Last February, a number of campaigns to collect signatures on delegating the military institution to manage the state rather than the current regime sprung up in different parts of the country. The campaign was mostly successful in Port Said where resident Nasser Al-Boghdadi, who was collecting the signatures, claimed that he had collected at least 13,600 names.

Free to attack
A LEADING member of the Islamist group Al-Gamaa Al-Islamiya, Assem Abdel-Maged, announced his resignation from the group's Shura Council on Friday.
Abdel-Maged believes the restrictions and standards imposed on the members of Al-Gamaa Al-Islamiya has made it similar to any other party or group and have made the group incapable of facing the counter-revolution forces.
Abdel-Maged revealed in a statement that he will start taking a bolder stance against those he calls “former regime remnants” and their attempts to regain leadership of Egypt's political scene and that he does not want Al-Gamaa Al-Islamiya to be held responsible for his statements.
To answer the uproar against his call for peaceful protests not only in front of the High Court, but also in front of the houses of some judges during a recent governmental move to purge the judiciary, he said that he believes Islamists should be in constant revolution on the streets and among the public.
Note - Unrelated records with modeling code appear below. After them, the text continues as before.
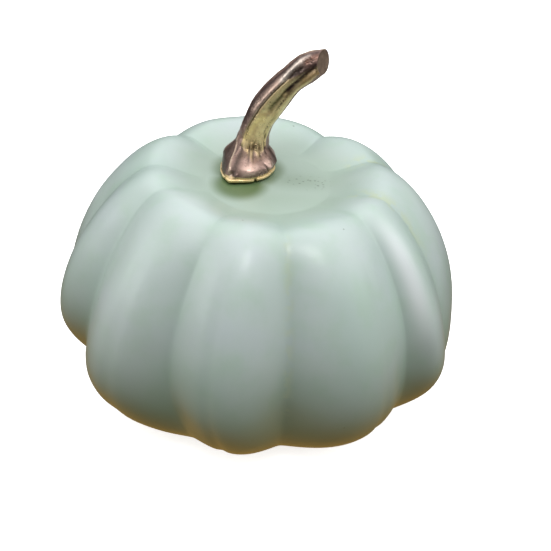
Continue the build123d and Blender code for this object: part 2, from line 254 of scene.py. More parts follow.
def meridian(lobe, place, step):
    """Radius and height, in mm, of the glazed surface: arrays over rows of steps and columns."""
    open_ridge = np.cos(np.pi * place / 2) ** 2
    softness = np.array(CREST_SOFTNESS)[lobe]
    softness = softness + (GROOVE_SOFTNESS - softness) * smooth(step, 1.1, 1.8)
    lowest = GROOVE_ROUND ** (2 * softness)
    ridge = (open_ridge + GROOVE_ROUND ** 2) ** softness - lowest
    ridge = ridge / ((1 + GROOVE_ROUND ** 2) ** softness - lowest)
    nearest = np.where(place > 0, (lobe + 1) % LOBES, lobe)
    valley = (1 - ridge) * np.array(GROOVE_DEPTH)[nearest]
    in_well = step < 1
    in_belly = step > 2
    quarter = np.sin(np.clip(step, 0, 1) * np.pi / 2)
    turn = np.clip(step - 1, 0, 1) * np.pi / 2
    fall = np.clip(step - 2, 0, 1) * np.pi / 2
    over = np.cos(turn)
    down = np.cos(fall)
    well_r = FLOOR_RADIUS + (CREST_RADIUS - FLOOR_RADIUS) * np.clip(step, 0, 1)
    well_z = FLOOR_Z + (CREST_Z - FLOOR_Z) * quarter ** WELL_POWER
    shoulder_r = CREST_RADIUS + (BODY_RADIUS - CREST_RADIUS) * np.sin(turn) ** SHOULDER_POWER
    shoulder_z = EQUATOR_Z + (CREST_Z - EQUATOR_Z) * np.clip(over, 0, 1) ** SHOULDER_POWER
    belly_r = FOOT_RADIUS + (BODY_RADIUS - FOOT_RADIUS) * np.clip(down, 0, 1) ** BELLY_POWER
    belly_z = EQUATOR_Z - (EQUATOR_Z - FOOT_Z) * np.sin(fall) ** BELLY_POWER
    r = np.where(in_well, well_r, np.where(in_belly, belly_r, shoulder_r))
    z = np.where(in_well, well_z, np.where(in_belly, belly_z, shoulder_z))
    on_crest = np.array(CREST_GROOVE)[nearest]
    on_crest = on_crest + (1 - on_crest) * smooth(step, 0.95, 1.45)
    below = np.where(in_belly, 1 - GROOVE_FADE * (step - 2), on_crest)
    fade = np.where(in_well, quarter * on_crest, below)
    r = CREST_RADIUS + (r - CREST_RADIUS) * (1 - GROOVE_CUT * valley * fade)
    drop = np.where(in_belly, 0.0, valley * fade)
    z = EQUATOR_Z + (z - EQUATOR_Z) * (1 - GROOVE_DROP * drop)
    lift = np.where(in_well, quarter ** 2, np.where(in_belly, 0.0, over))
    z = z + np.array(LOBE_LIFT)[lobe] * BODY_RADIUS * ridge * lift
    full = np.clip(step - 1, 0, 1)
    r = CREST_RADIUS + (r - CREST_RADIUS) * (1 + np.array(LOBE_FULLNESS)[lobe] * ridge * full)
    shift = np.where(in_well, 1.0, np.where(in_belly, 0.0, over))
    r = r - WELL_SHIFT * shift * np.sin(np.radians(body_angle(lobe, place, step)))
    return r, z


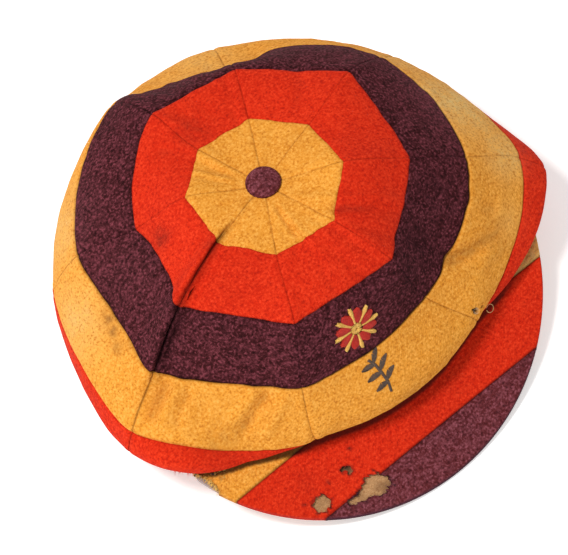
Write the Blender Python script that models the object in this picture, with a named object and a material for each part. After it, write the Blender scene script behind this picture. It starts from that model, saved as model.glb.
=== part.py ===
"""A hooped cricket cap at its real size, lying on a surface as it would by itself.

Eight gores make the crown. Each gore is five strips of cloth, so that the strips of all eight
line up as hoops: yellow, red, purple, yellow and red from the top button out to the rim. The
baggy crown hangs over a flat peak, a stiff board with three stripes of cloth on its top.

Metres. +Z is up, the peak points along -Y, and the origin is on the surface that the cap lies
on, under the middle of its bounding box. Bearings turn from the front (-Y) towards +X.
"""

import functools
import math
from collections import namedtuple

import bmesh
import bpy
from mathutils import Matrix, Vector

# Driving sizes
CROWN_RADIUS = 0.110  # from the button's axis, the length that each seam's reach is a share of
CROWN_HEIGHT = 0.087  # from the surface up to the seat of the button
HEAD_WIDTH = 0.158  # head opening, side to side
HEAD_LENGTH = 0.168  # head opening, front to back
CLOTH = 0.002  # wall of the crown: wool flannel and its backing
SEAM_GAP = 0.0003  # between two strips that are sewn together
BUTTON_RADIUS = 0.0078
BUTTON_DOME = 0.0034
SHANK_RADIUS = 0.0022
SHANK_LENGTH = 0.006
TIP_RADIUS = 0.0034  # where the eight gores end, under the button
PEAK_HALF_WIDTH = 0.101
PEAK_CURVE_DEPTH = 0.092  # from the peak's widest line forward to its front edge
PEAK_REACH = 0.129  # from the button's axis forward to the peak's front edge
PEAK_SLOPE = math.radians(23)
PEAK_ARCH = 0.002  # how far the middle of the peak stands above its sides
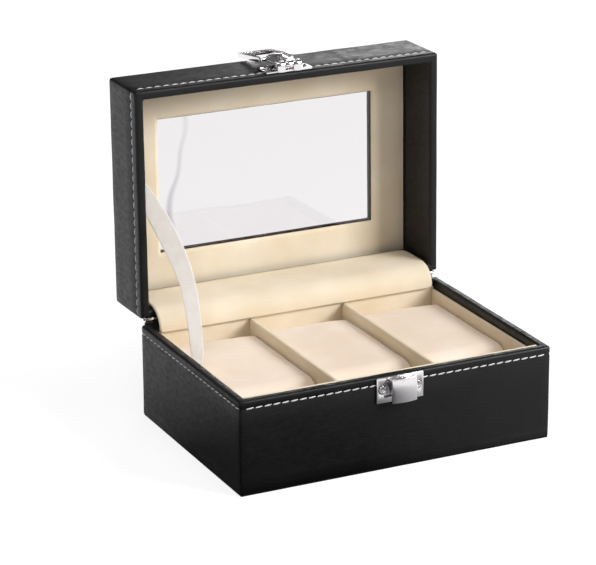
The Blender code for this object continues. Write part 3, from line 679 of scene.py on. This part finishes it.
def flap_form(shape):
    """The flap's bow, drawn out along the hinge, with slight ripples that die away at its glued ends."""
    row = [shape.verts.new((-FLAP_HALF, y, z)) for y, z in FLAP_ROUTE]
    edges = [shape.edges.new((a, b)) for a, b in zip(row, row[1:])]
    for _ in range(FLAP_STEPS):
        grown = bmesh.ops.extrude_edge_only(shape, edges=edges)["geom"]
        verts = [item for item in grown if isinstance(item, bmesh.types.BMVert)]
        edges = [item for item in grown if isinstance(item, bmesh.types.BMEdge)]
        edges = [e for e in edges if e.verts[0] in verts and e.verts[1] in verts]
        bmesh.ops.translate(shape, vec=(2 * FLAP_HALF / FLAP_STEPS, 0, 0), verts=verts)
    bmesh.ops.recalc_face_normals(shape, faces=shape.faces)
    lid_end, base_end = FLAP_ROUTE[0][0], FLAP_ROUTE[-1][1]
    ripple_x, ripple_y = FLAP_RIPPLE_SIZE
    for vert in shape.verts:
        from_base = min(1.0, (vert.co.z - base_end) / FLAP_BASE_FADE)
        ends = from_base * min(1.0, (lid_end - vert.co.y) / FLAP_LID_FADE)
        place = Vector((vert.co.x / ripple_x, vert.co.y / ripple_y, SEEDS["flap"]))
        vert.co.z += FLAP_RIPPLE * max(ends, 0.0) * noise.noise(place)


# Middle of the ribbon (x, y, z) and its turn about its own length in degrees, from the lid down to the
# base.
RIBBON_STATIONS = (
    (-74.4, 71.0, 112.5, 0), (-73.2, 66.5, 108.5, -10), (-71.4, 57.8, 101.6, -24), (-70.6, 49.5, 96.4, -28),
    (-70.2, 40.9, 91.0, -28), (-70.2, 32.8, 86.0, -26), (-70.4, 25.6, 80.8, -22), (-70.5, 19.1, 74.3, -18),
    (-70.6, 15.1, 62.9, -14), (-70.8, 12.8, 56.5, -12), (-71.2, 10.2, 49.5, -11), (-72.2, 6.8, 44.6, -8),
    (-73.4, 5.0, 41.6, -2), (-73.7, 4.0, 39.6, 0),
)
RIBBON_HALF = 5.5


def ribbon_form(shape):
    """The ribbon through its stations, with its own width and length as the weave's UV map."""
    layer = shape.loops.layers.uv.new("weave")
    centres = [Vector(station[:3]) for station in RIBBON_STATIONS]
    rows, run = [], 0.0
    for i, station in enumerate(RIBBON_STATIONS):
        before, after = centres[max(i - 1, 0)], centres[min(i + 1, len(centres) - 1)]
        along = (after - before).normalized()
        level = along.cross(RIGHT).normalized()
        across = Matrix.Rotation(radians(station[3]), 3, along) @ level
        run += (centres[i] - centres[i - 1]).length if i else 0.0
        rows.append([(centres[i] + across * RIBBON_HALF * t, (RIBBON_HALF * t, run))
                     for t in (-1, -0.5, 0, 0.5, 1)])
    verts = {}
    first = [shape.verts.new(point) for point, _ in rows[0]]
    edges = [shape.edges.new((a, b)) for a, b in zip(first, first[1:])]
    for vert, (_, uv) in zip(first, rows[0]):
        verts[vert] = uv
    last = first
    for row in rows[1:]:
        grown = bmesh.ops.extrude_edge_only(shape, edges=edges)["geom"]
        new = [item for item in grown if isinstance(item, bmesh.types.BMVert)]
        paired = []
        for vert in last:
            paired.append(next(e.other_vert(vert) for e in vert.link_edges if e.other_vert(vert) in new))
        for vert, (point, uv) in zip(paired, row):
            vert.co = point
            verts[vert] = uv
        edges = [shape.edges.get((a, b)) for a, b in zip(paired, paired[1:])]
        last = paired
    for face in shape.faces:
        for loop in face.loops:
            loop[layer].uv = [value * MM for value in verts[loop.vert]]
    bmesh.ops.recalc_face_normals(shape, faces=shape.faces)


# ---------------------------------------------------------------- metal, boards and pane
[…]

Sources within the group said that the group's Shura Council was “dragged into political battles with the opposition because of Abdel-Maged's provocative statement against opposition leaders.
Assem Abdel-Maged was among those convicted in the assassination of President Anwar Al-Sadat in 1981. In the same year, he led an armed group following the Jihad Islamist group to attack and occupy the Assiut Security Directorate, killing no less than 97 policemen and civilians in one of the worst terrorism clashes in the Upper Egyptian city. He was injured and arrested in the operation. In 1984, he was sentenced to 25 years in jail.
In 1997, however, as a member of the Shura Council of Al-Gamaa Al-Islamiya, he took part in the initiative to stop violence between Islamist groups and security forces and to abandon violence.